The ads are not really meant to make a point about government, of course: Sprint Nextel and its ad agency, Goodby, Silverstein & Partners of San Francisco, just want to convince you to buy the product. The purpose of push-to-talk technology is increasing communication speed; instead of dialing a single person, you can communicate with anyone on your frequency simply by pushing a button. When you push the button, everyone else is locked out, which eliminates the possibility of crosstalk. It’s technology for coordinating real-time, large-scale projects. So it makes sense that their ads would play off large-scale endeavors that are popularly thought to be badly managed.

This basic message works smoothly enough in the steelworker/DMV and roadie/airport bits, which make a simple point about technology improving the speed of procedures that most people find tedious. The target is different in the delivery-guy/high-school spot—it’s not as though “lethargic pace of truancy enforcement” ranks high on most people’s list of frustrations, and typically we as a popular culture sympathize with class-cutters rather than their pursuers. But the ad still works as a tongue-in-cheek scenario: Efficiency has definitely been increased, if not in a way we’d all like.

The real impotent-rage inducer is the spot featuring a mass of sooty, fully uniformed firemen gathered in a legislative chamber. The chief picks up a gavel, and the assembly proceeds decisively through a legislative agenda:

Chief: “Anyone want better roads?”
Firefighters: “WE DO!”
Chief: “All in favor?”
Firefighters: “AYE.”
Chief: “Opposed?” (silence) (gavel) “DONE!”

The session wraps up quickly. “This is the easiest job I’ve ever had,” smirks the chief. “We’re outta here!”

Now, I live in New York, home of firefighters who are justly renowned for their bravery and a state Legislature that is justly renowned for its staggering dysfunctionality. I think I paid 55 percent of my salary last year in state income taxes, and the last I heard the subway is being replaced by a barter-based system of donkey rides. But this ad is strangely galling nonetheless, because its logic falls apart so quickly. Isn’t it actually the government’s failure to haggle over details that causes so many of our problems? Here’s the fireman legislature’s take on an environmental bill: ” ‘Lots of paper to tell us we need clean water. Need clean water, guys?’ ‘AYE!’ ” These guys just don’t seem like they would have dug into the details of mortgage regulation, credit-default swaps, or FEMA oversight (and let’s not even get started on their likely insensitivity to women’s issues). In fact, if the heroes of these commercials are supposed to be paragons of no-bullshit efficiency, why are they communicating via Sprint Nextel Direct Connect despite being in the same room together? Which fireman subcommittee authorized the purchase of all those walkie-talkies? In this ad, Sprint Nextel’s crowd-pleasing formula is mangled; the spot is a polemic against the idea that government should involve reading, writing, and discussion.

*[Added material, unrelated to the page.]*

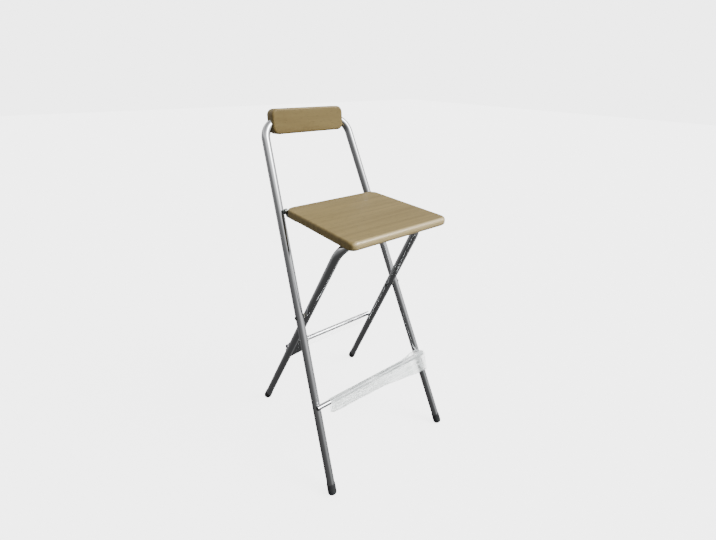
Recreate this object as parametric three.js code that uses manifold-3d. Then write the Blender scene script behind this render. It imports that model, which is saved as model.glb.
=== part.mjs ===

And, really, regardless of what side of the current political debate you fall on, one thing you probably don’t think is that it’s a good time for Americans and their elected representatives to spend less time thinking about the details of governing. The lesson for advertisers is simple: If your ad identifies a problem, make it one that’s banal, broad, and portrayed in a sufficiently exaggerated manner that everyone can agree on it. (Lampooning the government without propagating any particular worldview isn’t impossible—NBC just launched an entire show, Parks and Recreation, dedicated to that proposition.) And as long as mankind exists, the vein of universally aggravating institutions shouldn’t run dry: If Goodby, Silverstein doesn’t have a fifth installment in the works about a team of EMTs that takes over a tech-support hotline, I’d be happy to write it for them.

Grade: B (for the truancy spot). Well-executed and charming, although I would like to see a sequel in which the kids wise up with their own walkie-talkie-coordinated escape and then spend an awesome skip day drinking Mountain Dew and doing whatever it is kids do these days—Twittering naked pictures of themselves onto the Xbox chat room and what have you.